The National Disability Insurance Agency (NDIA), which runs the NDIS, contracted our team from the University of Sydney to externally validate the findings of their pilot of independent assessments.
Our team included people with qualitative and quantitative methods expertise, lived experience of disability and understanding of the broader policy and service context around the NDIS.
By requesting this validation work, the NDIA acknowledged that the process and findings of the evaluation they conducted may be questioned in terms of credibility and trustworthiness.
This request for external validation reflects the need for the NDIA agency to counter the general mistrust towards it in the sector.
Our remit was to assess the NDIA evaluation process and findings, and not the overall equity or design of independent assessments, yet we had a very real concern that any positive results reported might be used as evidence to support independent assessments.
The NDIA unfortunately has a poor reputation in the disability community around openness and we were concerned that our involvement in the project would be taken out of context by the NDIA or Federal Government, who we feared might use it as a way of arguing for independent assessments.
This has been an issue in the past, and indeed our own team has borne the brunt of poor communication from the NDIA (see this Crikey article and more recent coverage here).
We were worried about potential reputational risk to our research centres from involvement with the NDIA on this very controversial pilot, concerned that the broader disability community might see our involvement as tacit support for the process — which, to be clear, we did not support, as evidenced in our various consultation submissions (see here and here).
We were concerned about the very tight timeline around the process and the conditions in which the evaluation was conducted. However, we felt a strong duty to really understand how participants reported their experience of independent assessments and that we should work collaboratively with the NDIA to report the results. We made it clear to the NDIA that we would need to be able to report on these limitations, which we did.
From the evaluation
It became clear as soon as we saw the results that it would be very hard for the Government to ‘spin’ them and proceed with the independent assessments in their current form.
While many people were positive about some aspects of the process, there were huge problems identified in relation to the use of assessment tools, the competency of assessors in using them, and assessor understanding of a range of experiences of disability.
We also found that the evaluation was limited in key ways. We described concerns around the lack of separation between those collecting the data (the NDIA) and the participants (receiving life-changing services through the NDIA).
We felt that there was a clear imbalance of power here, in particular, where people provided consent to have their plans linked to their survey responses and highlighted in our report the concern that this relationship and data collection process might have impacted participant responses.
Many of the people in the initial survey had not received their reports at the time they filled in the survey, which meant that they were commenting on the process without having fully completed it.
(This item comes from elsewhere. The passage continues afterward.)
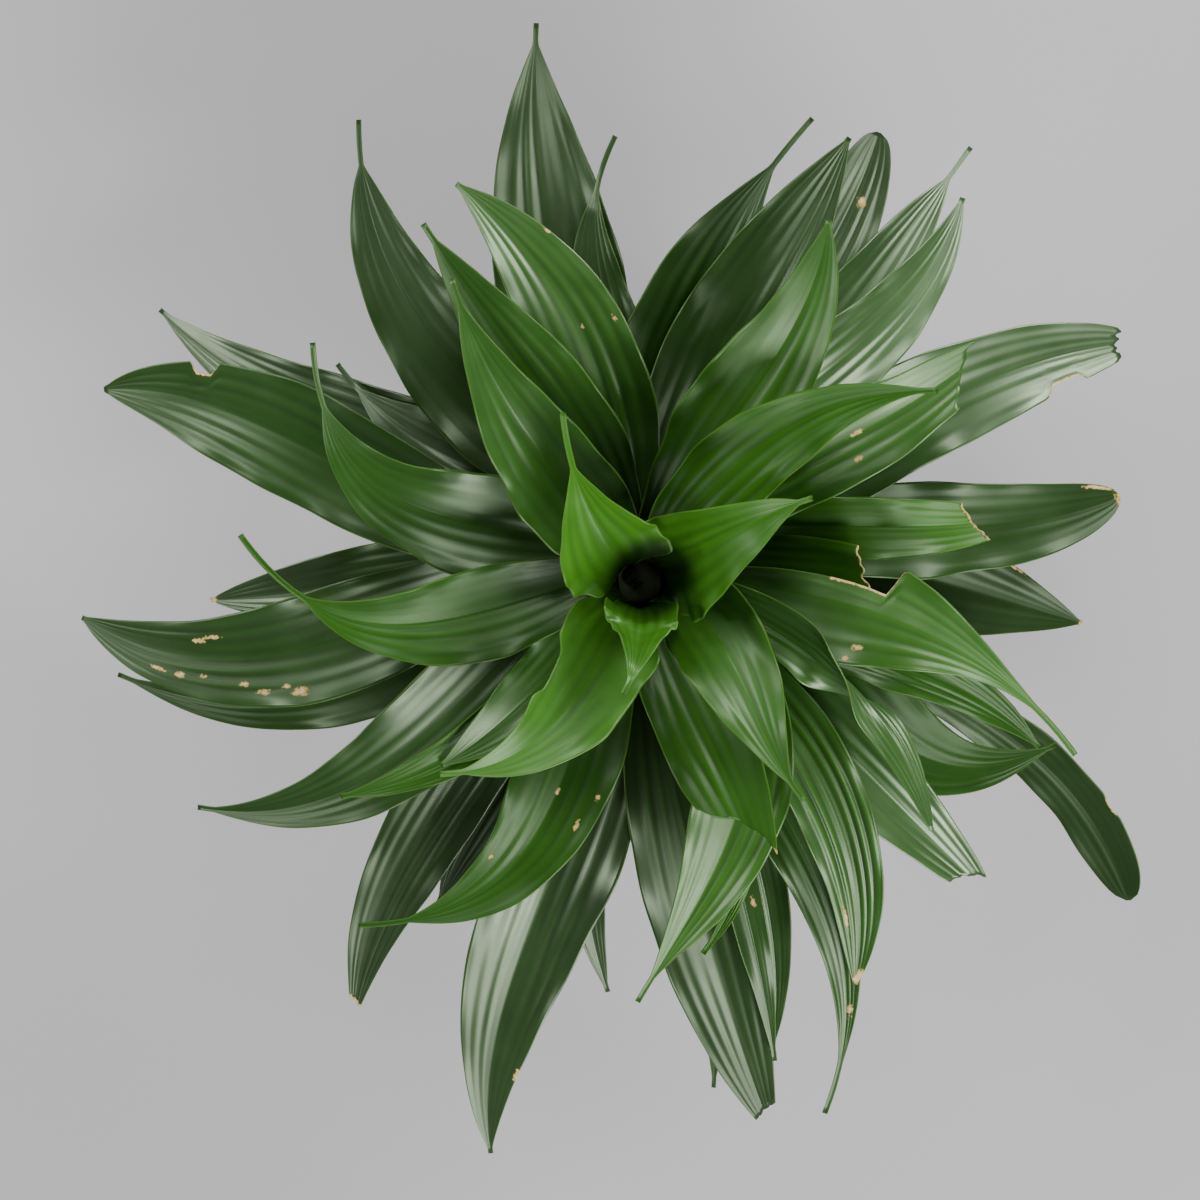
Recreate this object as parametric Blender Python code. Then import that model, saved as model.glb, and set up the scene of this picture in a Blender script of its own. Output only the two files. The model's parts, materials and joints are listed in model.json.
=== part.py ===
# A potted dracaena: a rosette of strap leaves round one short cane, standing in a soil-filled clay pot.
# The leaves are laid from the lowest one to the heart, and each is lifted clear of the older ones below it.
# Origin: middle of the pot's underside. +Z is up, and an azimuth of 0 degrees points along +X.

import math
from dataclasses import dataclass

import bmesh
import bpy
import numpy as np
from mathutils import Matrix

MM = 0.001

# Pot and soil, in millimetres
POT_HEIGHT = 135.0
POT_RIM_RADIUS = 77.0
POT_FOOT_RADIUS = 52.0
POT_WALL = 4.5
POT_FLOOR = 6.0
RIM_BAND_HEIGHT = 24.0
RIM_BAND_STEP = 3.5
EDGE_ROUND = 1.5
DRAIN_RADIUS = 4.0
DRAIN_RING = 30.0
DRAIN_COUNT = 4
SOIL_TOP = 121.0
SOIL_SWELL = 2.0
SOIL_RIPPLE = 1.0
SOIL_RIPPLE_PITCH = 30.0
SEAT_GAP = 0.3
POT_SIDES = 48
POT_SHARP_ANGLE = 35.0
SOIL_RINGS = 5
DRAIN_SIDES = 12

# Cane, in millimetres
CANE_RADIUS = 9.0
CANE_TIP_RADIUS = 7.5
CANE_FOOT = 64.0
CANE_TOP = 345.0
CANE_DOME = 5.0
CROWN_LOW = 172.0
CROWN_HIGH = 300.0
SCAR_SPACING = 9.0
SCAR_RISE = 0.5
SCAR_CREST = 0.3
SCAR_FOOT = 0.5
CANE_SIDES = 20
CANE_STEPS = 3

# Leaf blades, in millimetres and degrees
BLADE = 0.8
BLADE_GAP = 0.35
CANE_GAP = 0.45
STATIONS = 11
ACROSS = 5
RIB_POINTS = 241
BASE_WIDTH = 0.22
SWELL_POWER = 1.5
CLASP = 0.15
LEAST_WIDTH = 2.0
ARCH_OLD = 15.0
ARCH_SWELL = 14.0
ARCH_PEAK_OLD = 0.85
ARCH_PEAK_DROP = 0.4
FOLD_OLD = 8.0
FOLD_GAIN = 14.0
FOLD_POWER = 1.4
ROLL_END = 0.5
TWIST_START = 0.42
TWIST_SPAN = 0.4
WAVE_LEAST = 1.21
WAVE_SPREAD = 1.98
WAVES = 2.3
WAVE_OFFSET = 0.25
GOLDEN_SHARE = 0.618

# The laying field: a square grid of heights round the axis, in millimetres
FIELD_REACH = 300
TRIANGLE_CUTS = 14
SETTLE_ROUNDS = 14
EASE_ROUNDS = 4
STEEPEST = 0.30
RIM_CLEARANCE = 3.0


@dataclass
class Leaf:
    azimuth: float
    reach: float
    bow: float
    hook: float
    width: float
    tip: float
    tone: float
    belly: float = 0.50
    taper: float = 0.9
    roll: float = 0.0
    twist: float = 0.0
    whole: float = 1.0
    thread: float = 0.0
    arch: float = 0.0


# Lowest leaf first. Azimuth in degrees; reach, bow, hook, width and tip height in millimetres; tone is 0
# for an old dark leaf and 1 for a young bright one. Bow and hook bend the midrib sideways, counter-clockwise
# when positive. Belly is where the blade is widest, taper how bluntly it ends, whole the share of a blade
# whose end is not cut off, thread the share of it that is a dry thread at the tip, and arch how far the
# blade stands up above the usual arch.
LEAVES = [
    Leaf(322, 268, 22, 22, 26, 135, 0.18, belly=0.84, taper=0.45, roll=30),
    Leaf(278, 250, 2, 9, 20, 135, 0.25, roll=10),
    Leaf(267, 204, -16, -1, 22, 140, 0.05),
    Leaf(197, 225, 25, 17, 34, 145, 0.10, belly=0.45, taper=1.2),
    Leaf(156, 212, 6, 10, 36, 150, 0.06, belly=0.42, taper=0.95),
    Leaf(58, 186, -4, -7, 33, 153, 0.10, belly=0.60, taper=0.45),
    Leaf(243, 179, 0, -3, 28, 158, 0.05),
    Leaf(241, 242, -14, -11, 34, 162, 0.06, taper=1.0, whole=0.95),
    Leaf(151, 136, 6, 7, 32, 167, 0.06, belly=0.45, taper=1.0, thread=0.10),
    Leaf(190, 175, 0, 2, 31, 172, 0.10, taper=0.8),
    Leaf(124, 196, 21, 11, 43, 176, 0.12, belly=0.36, taper=0.8, thread=0.09),
    Leaf(348, 185, 9, -3, 42, 181, 0.12),
    Leaf(49, 201, -6, 4, 31, 186, 0.30, taper=0.75, thread=0.08),
    Leaf(333, 191, -13, -43, 41, 190, 0.32, taper=1.2),
    Leaf(101, 203, 9.5, 2.5, 49, 195, 0.12, belly=0.48, taper=1.0, thread=0.03),
    Leaf(93, 156, 6.5, 16, 29, 199, 0.14, belly=0.45, taper=1.0, thread=0.14),
    Leaf(257, 260, -2, -20, 47, 204, 0.15, belly=0.48, taper=0.95),
    Leaf(283, 251, -8, 0, 41, 209, 0.14, taper=0.8, whole=0.945),
    Leaf(5, 190, -1, -9, 37, 213, 0.22, belly=0.52, taper=0.5),
    Leaf(188, 219, 17, 23, 42, 218, 0.20, belly=0.54, taper=0.8),
    Leaf(285, 210, 13, 7, 20, 223, 0.25),
    Leaf(333, 177, 6, 11, 24, 227, 0.44),
    Leaf(285, 213, 5, 2, 16, 232, 0.30),
    Leaf(211, 199, 17, 20, 38, 236, 0.22, belly=0.40, taper=1.2),
    Leaf(68, 175, 17, 0, 40, 241, 0.18, belly=0.48, taper=1.1, thread=0.12),
    Leaf(63, 174, 9, -5, 38, 246, 0.15, belly=0.52),
    Leaf(163, 210, 1, -21, 42, 250, 0.25, belly=0.60, taper=0.72),
    Leaf(23, 204, 10, 8, 41, 255, 0.28, belly=0.40, taper=0.55, whole=0.955),
    Leaf(288.5, 230, 23, 20, 25, 260, 0.32, belly=0.45, taper=1.2, thread=0.06),
    Leaf(48, 179, -3, -16, 30, 264, 0.40, taper=0.85),
    Leaf(316, 187, 3, -1, 32, 269, 0.40, belly=0.52, taper=0.7, whole=0.93),
    Leaf(233, 175, 28, 21, 37, 274, 0.45, belly=0.45, taper=1.1, thread=0.08),
    Leaf(7, 146, 5.5, -9, 23, 278, 0.42, belly=0.55, taper=0.6, whole=0.855),
    Leaf(355, 138, 1, -3, 30, 283, 0.42, taper=0.8, whole=0.63),
    Leaf(297, 182, 23, 6, 29, 276, 0.50, taper=0.7),
    Leaf(279.5, 148, 22, 14, 10, 292, 0.75, belly=0.60, taper=0.8),
    Leaf(270, 163, 38, -16, 35, 297, 0.60, taper=1.4, thread=0.02),
    Leaf(145, 143, 25, 20, 37, 301, 0.42, belly=0.45, taper=1.0, thread=0.13),
    Leaf(337, 173, 20, 6, 44, 306, 0.60, belly=0.40, taper=2.8),
    Leaf(115, 153, -16, -4, 37, 311, 0.60, belly=0.48),
    Leaf(217, 135, 13, 2, 19, 315, 0.50),
    Leaf(224, 99, 4, 1, 26, 320, 0.40),
    Leaf(34, 150, 1, -7, 31, 324, 0.50, belly=0.55, taper=0.55, whole=0.91),
    Leaf(292, 134, 1, 5, 33, 329, 0.50, taper=1.3, whole=0.75),
    Leaf(121, 146, -5, 4, 34, 334, 0.45, belly=0.45, taper=0.95, thread=0.03),
    Leaf(173, 141, 24, 16, 33, 338, 0.55, belly=0.48, taper=1.0, thread=0.18),
    Leaf(63, 142, -4, -9, 37, 343, 0.62),
    Leaf(320, 134, 20, 4, 19, 348, 0.55, belly=0.42, taper=0.7, twist=165),
    Leaf(34, 123, 17, 5, 31, 352, 0.60, belly=0.45, taper=1.35, arch=8),
    Leaf(121, 125, 6, 2, 36, 357, 0.58, belly=0.40, taper=1.1, thread=0.04, arch=8),
    Leaf(308, 92, 8, -9, 33, 361, 0.66, belly=0.48, taper=1.15, thread=0.04, arch=10),
    Leaf(222, 93, 14, 5.5, 36, 366, 0.85, belly=0.42, taper=1.1, thread=0.04, arch=12),
    Leaf(30, 67, 3, 2, 41, 368, 0.75, belly=0.36, taper=1.0, thread=0.03, arch=22),
    Leaf(113, 68, 5, 0, 38, 371, 0.85, taper=1.2, thread=0.15, arch=22),
    Leaf(259, 32, 2, 0, 26, 379, 0.90, belly=0.42, taper=1.0, thread=0.05, arch=30),
]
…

Our own analysis was limited due to time pressures and subsequent data management issues.
Further data analysis would have been possible given greater time, and deeper analysis of the data is warranted, in particular to understand the experiences and predictors of positive experience (or otherwise) by different cohorts of people with disability.
We summarise these limitations in our report.
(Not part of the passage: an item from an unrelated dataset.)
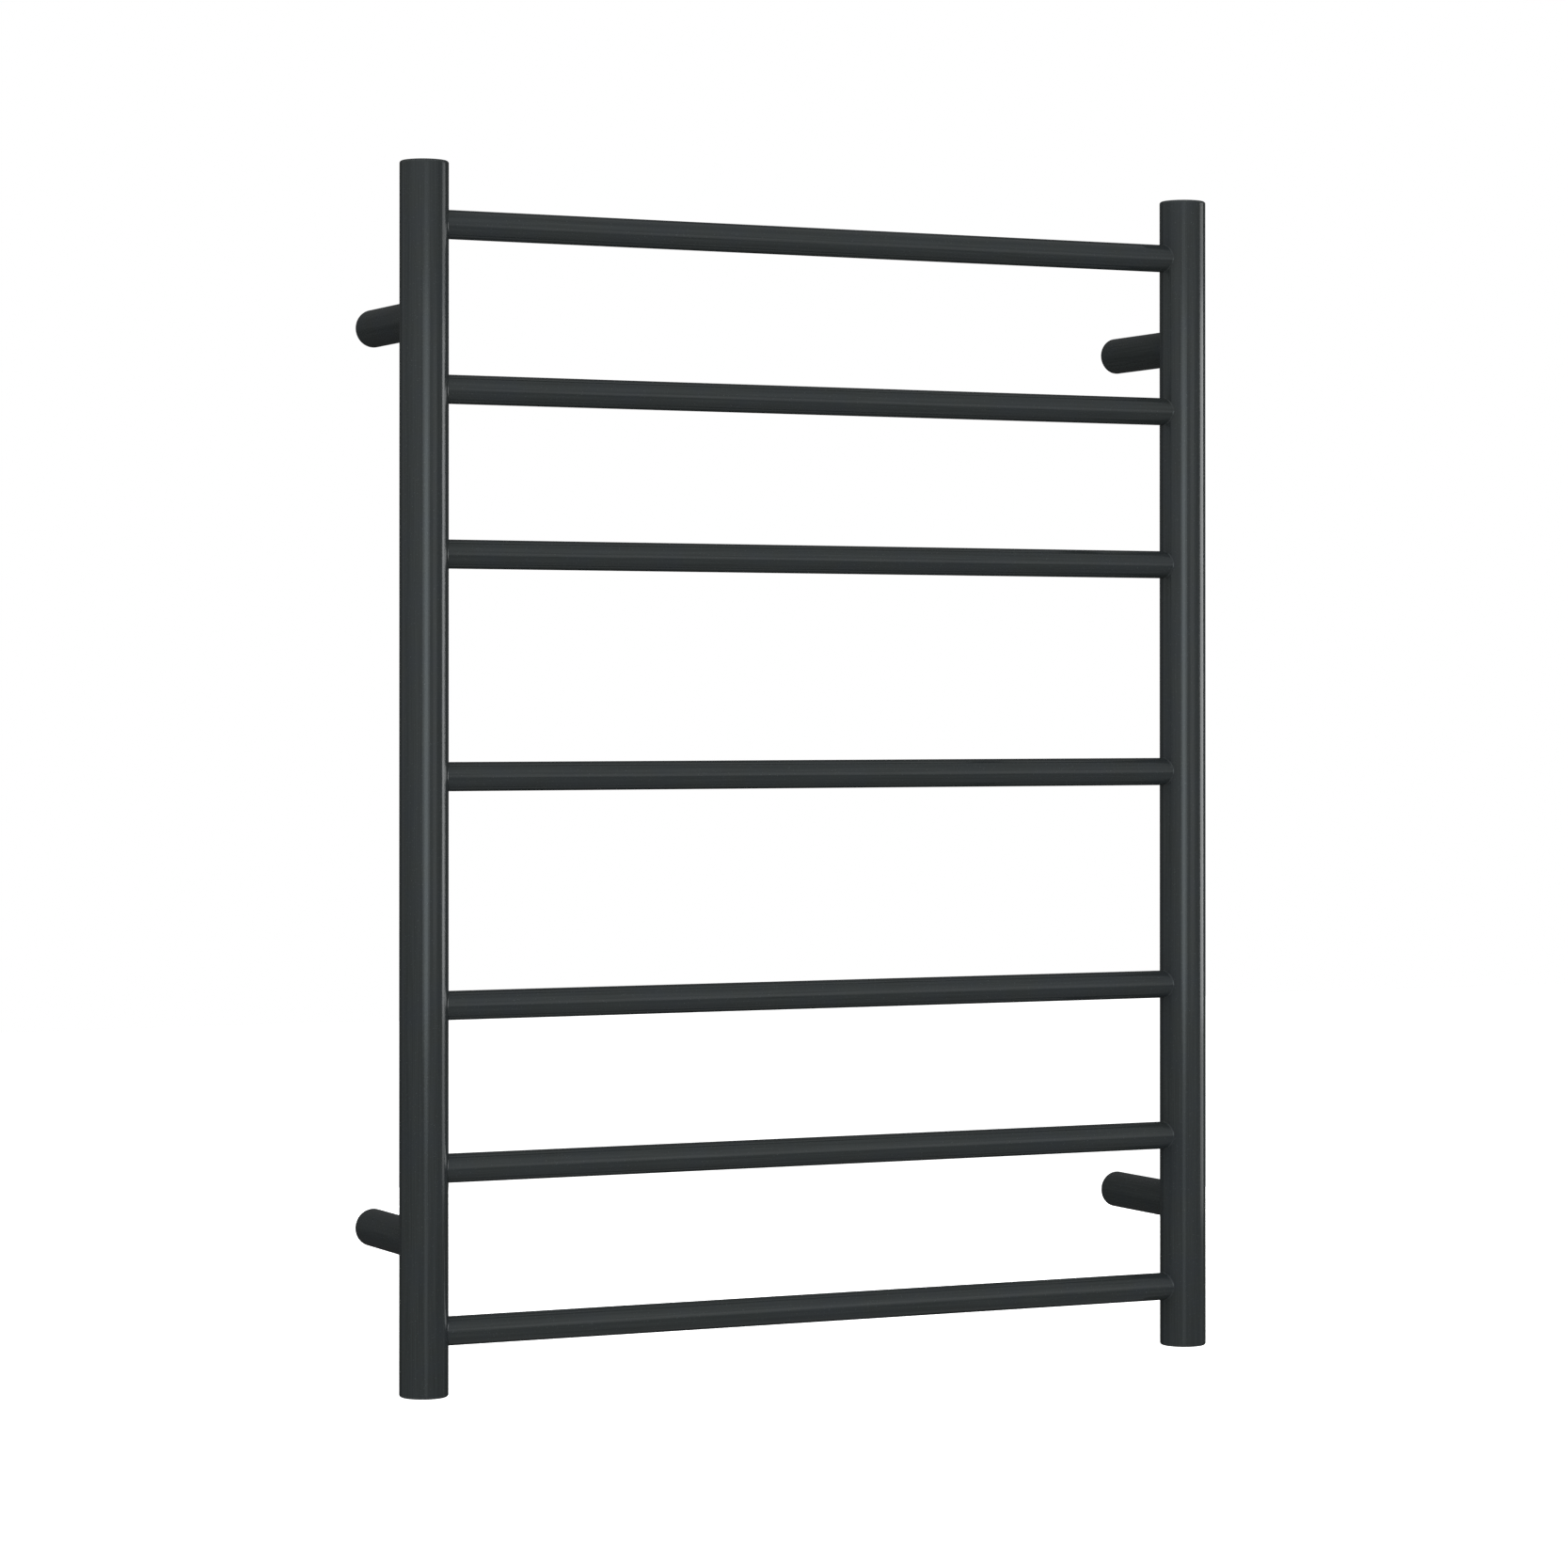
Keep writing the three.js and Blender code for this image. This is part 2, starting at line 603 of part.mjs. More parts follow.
// The earth point.
const earthPoint = new THREE.Group();
earthPoint.position.set(uprightX, tubeY, bottomZ + CAP_THICKNESS + SEAM);
rack.add(earthPoint);
const ringZ = EARTH_FOOT.thickness + SEAM;
const nutZ = ringZ + EARTH_RING.thickness + SEAM;
add(earthPoint, "earth_stud", along("Z", earthStud()), FINISH.zinc);
add(earthPoint, "earth_ring_terminal", ringTerminal(), FINISH.tinnedCopper, [0, 0, ringZ]);
add(earthPoint, "earth_nut", earthNut(), FINISH.zinc, [0, 0, nutZ]);

export default rack;
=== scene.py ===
"""The looks of an electric towel warmer rack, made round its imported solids.

The rack is a welded ladder of round steel tubes on four wall posts, powder coated as one piece, with a
heating cable inside. Lengths are in metres and places are in the row frame: X runs along the bars, Y
into the wall and Z up, with the origin on the wall at half the rack's height.
"""

import json
import logging
import math
from collections.abc import Iterable, Mapping, Sequence
from dataclasses import dataclass, field
from enum import Enum
from functools import partial

import bmesh
import bpy
from mathutils import Euler, Matrix, Vector

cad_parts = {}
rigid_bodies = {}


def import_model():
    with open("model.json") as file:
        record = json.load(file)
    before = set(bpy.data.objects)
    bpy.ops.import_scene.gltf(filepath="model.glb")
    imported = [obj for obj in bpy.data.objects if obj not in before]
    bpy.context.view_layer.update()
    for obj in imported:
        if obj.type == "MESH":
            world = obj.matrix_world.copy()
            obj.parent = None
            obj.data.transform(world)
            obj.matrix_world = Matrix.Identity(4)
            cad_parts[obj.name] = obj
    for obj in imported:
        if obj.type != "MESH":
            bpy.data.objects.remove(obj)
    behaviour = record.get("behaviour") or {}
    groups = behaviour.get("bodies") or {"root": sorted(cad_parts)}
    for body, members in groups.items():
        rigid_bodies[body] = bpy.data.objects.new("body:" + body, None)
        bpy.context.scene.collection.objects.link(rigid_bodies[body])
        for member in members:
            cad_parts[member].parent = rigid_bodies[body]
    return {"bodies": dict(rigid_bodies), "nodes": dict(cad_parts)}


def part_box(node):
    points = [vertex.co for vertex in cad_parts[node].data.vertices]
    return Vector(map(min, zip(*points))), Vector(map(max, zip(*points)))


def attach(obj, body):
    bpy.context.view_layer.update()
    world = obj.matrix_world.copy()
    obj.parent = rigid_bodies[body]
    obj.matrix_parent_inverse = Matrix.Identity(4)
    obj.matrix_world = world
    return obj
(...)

Open, trusting, despite differences
Our overall experience of working with the NDIA evaluation team was a positive one and they were responsive to the limitations we reported around the evaluation limitations.
We worked with NDIA in an iterative way through successive drafts of their report. We found that the results, as interpreted by the NDIA, were largely representative of participant views as interpreted in our own analysis.
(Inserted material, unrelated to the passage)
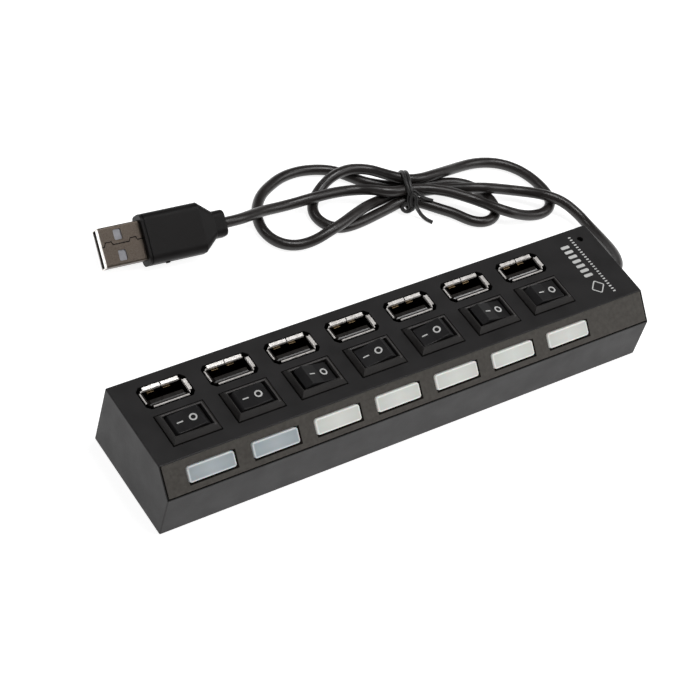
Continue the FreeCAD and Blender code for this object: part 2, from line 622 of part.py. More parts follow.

Our experience showed that open and trusting relationship with the NDIS was possible even with something as contentious as independent assessments.
The independent assessments were clearly flawed in their conceptualisation and implementation. The NDIS reforms that were proposed were poorly planned and consultation appeared tokenistic with, for example, the tender process to conduct independent assessments occurring while the consultation process was still ongoing.
So-called cost blow-outs to the NDIS were leaving people with disability to understand that they individually were to blame and that they would pay for the blow-outs through their individual budgets. Whether or not the NDIS and Federal Government tried to link these two issues, this seems like a disastrous strategy for public trust in independent assessments.
While people in the disability sector are clearly able to speak for themselves, and have done so strongly, we have a feeling that the sector – people with disability, peak bodies, services – is feeling bruised and exhausted. This has resulted from the battle over the independent assessments and NDIS ‘affordability’ arguments, but also the distress caused by ongoing systemic failures, discrimination and abuse revealed through the Disability Royal Commission.
For many people there is a feeling that the voices of people with disability have been ignored and that key parts of the system, such as the NDIS, continue to do this.
There is a severe lack of trust in the people who matter in government policy making and a disbelief that they are genuinely interested in the experiences and views of people with disability and their supporters.
So how to address this, both to restore trust in the NDIS but also to actually improve the Scheme so that it meets the needs of people with disability?
Key messages from the Independent Advisory Council to the NDIS on planning and access were that the independent assessments not proceed in their current form and that any further approach to assessments and personalised budget models should be “codesigned with the Council and Disabled Person’s Organisations”.
They drew attention to how a “lack of transparency around challenges facing the Scheme contrasted with the language often used by the NDIA on ‘co-design’ and ‘partnership’” and have called for the establishment of a ‘compact’ between the Scheme and the disability community.
Their recommendations should be the starting point for changes in relation to access in planning.